The Practical Answer
The best fit for this estimator is any Shopify workflow that sits between a simple poller and a more controlled event-driven sync. Low risk points to incremental reads and limited concurrency. Moderate risk points to batching and backoff. High risk points to a redesign of the request pattern before more traffic lands.
The cleanest rule is this: keep the design that creates the fewest recurring chores. The wrong architecture turns every retry into maintenance, and every missed update into support work. The right estimate saves effort by showing where that burden starts.
Frequently Asked Questions
What inputs matter most in a Shopify throttling risk estimate?
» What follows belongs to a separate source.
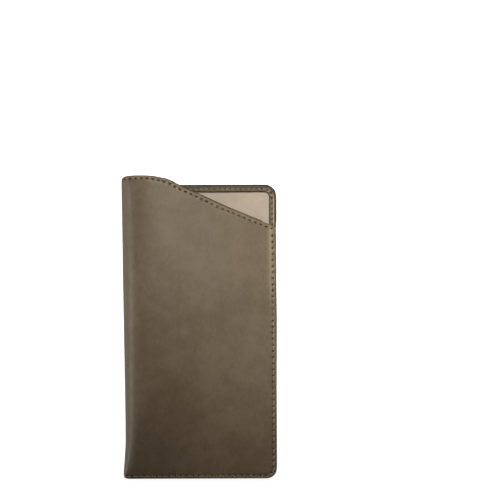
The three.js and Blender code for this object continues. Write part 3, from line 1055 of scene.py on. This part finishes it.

Burst size, worker concurrency, retry depth, and endpoint mix matter most. Daily volume matters less than the number of calls that land in the same short window. Query shape also matters for GraphQL because broad nested reads consume more cost than narrow lookups.
Is GraphQL always safer than REST for throttling risk?
No. GraphQL reduces round-trips, but a heavy query shape consumes the bucket quickly. REST stays easier to reason about for flat reads and small sync jobs. The safer option is the one that matches the data shape with the fewest repeated calls.
What result counts as a red flag?
A high-risk result is a red flag when the workflow depends on tight polling, large fan-out, or repeated immediate retries. That result points to an architecture problem, not a tuning problem. Reduce concurrency, add backoff, and move more change detection to webhooks.
What should change after a high-risk result?
Cut the number of simultaneous requests, split large jobs into smaller batches, and add a queue with rate-limit awareness. If the workflow still relies on repeated polling, redesign it before the integration expands. That keeps throttling from turning into constant cleanup work.
When should the estimate be revisited?
Recheck it before launch, after adding stores, after catalog growth, and after any incident that leaves backlog or partial data. Revisit it again whenever the workflow changes from occasional syncs to frequent updates. The score changes when the job shape changes.